== Aim ==
Quote all of the data below exactly, please.
** START Source material **
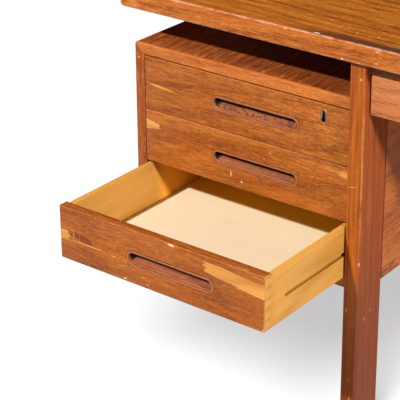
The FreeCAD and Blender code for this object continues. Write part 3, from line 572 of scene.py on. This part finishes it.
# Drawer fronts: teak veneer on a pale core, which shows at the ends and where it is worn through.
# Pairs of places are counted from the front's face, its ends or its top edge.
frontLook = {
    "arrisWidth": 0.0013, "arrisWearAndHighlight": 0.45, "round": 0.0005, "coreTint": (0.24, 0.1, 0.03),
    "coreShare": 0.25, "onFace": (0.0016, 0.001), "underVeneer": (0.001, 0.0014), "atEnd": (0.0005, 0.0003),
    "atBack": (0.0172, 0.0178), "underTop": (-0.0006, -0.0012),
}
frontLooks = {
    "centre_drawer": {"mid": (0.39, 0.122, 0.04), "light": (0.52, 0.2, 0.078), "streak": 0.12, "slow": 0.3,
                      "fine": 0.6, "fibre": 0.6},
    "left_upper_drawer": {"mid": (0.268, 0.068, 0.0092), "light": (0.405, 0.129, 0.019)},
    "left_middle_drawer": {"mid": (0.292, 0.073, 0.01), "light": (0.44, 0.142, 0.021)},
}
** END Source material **
== Full response ==
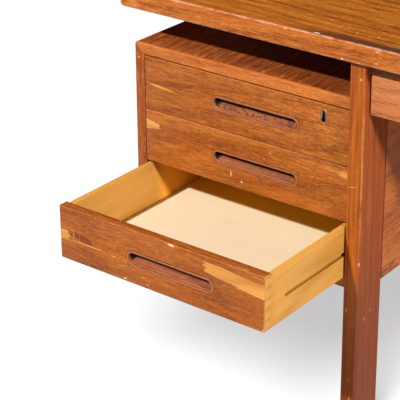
The FreeCAD and Blender code for this object continues. Write part 3, from line 572 of scene.py on. This part finishes it.
# Drawer fronts: teak veneer on a pale core, which shows at the ends and where it is worn through.
# Pairs of places are counted from the front's face, its ends or its top edge.
frontLook = {
    "arrisWidth": 0.0013, "arrisWearAndHighlight": 0.45, "round": 0.0005, "coreTint": (0.24, 0.1, 0.03),
    "coreShare": 0.25, "onFace": (0.0016, 0.001), "underVeneer": (0.001, 0.0014), "atEnd": (0.0005, 0.0003),
    "atBack": (0.0172, 0.0178), "underTop": (-0.0006, -0.0012),
}
frontLooks = {
    "centre_drawer": {"mid": (0.39, 0.122, 0.04), "light": (0.52, 0.2, 0.078), "streak": 0.12, "slow": 0.3,
                      "fine": 0.6, "fibre": 0.6},
    "left_upper_drawer": {"mid": (0.268, 0.068, 0.0092), "light": (0.405, 0.129, 0.019)},
    "left_middle_drawer": {"mid": (0.292, 0.073, 0.01), "light": (0.44, 0.142, 0.021)},
}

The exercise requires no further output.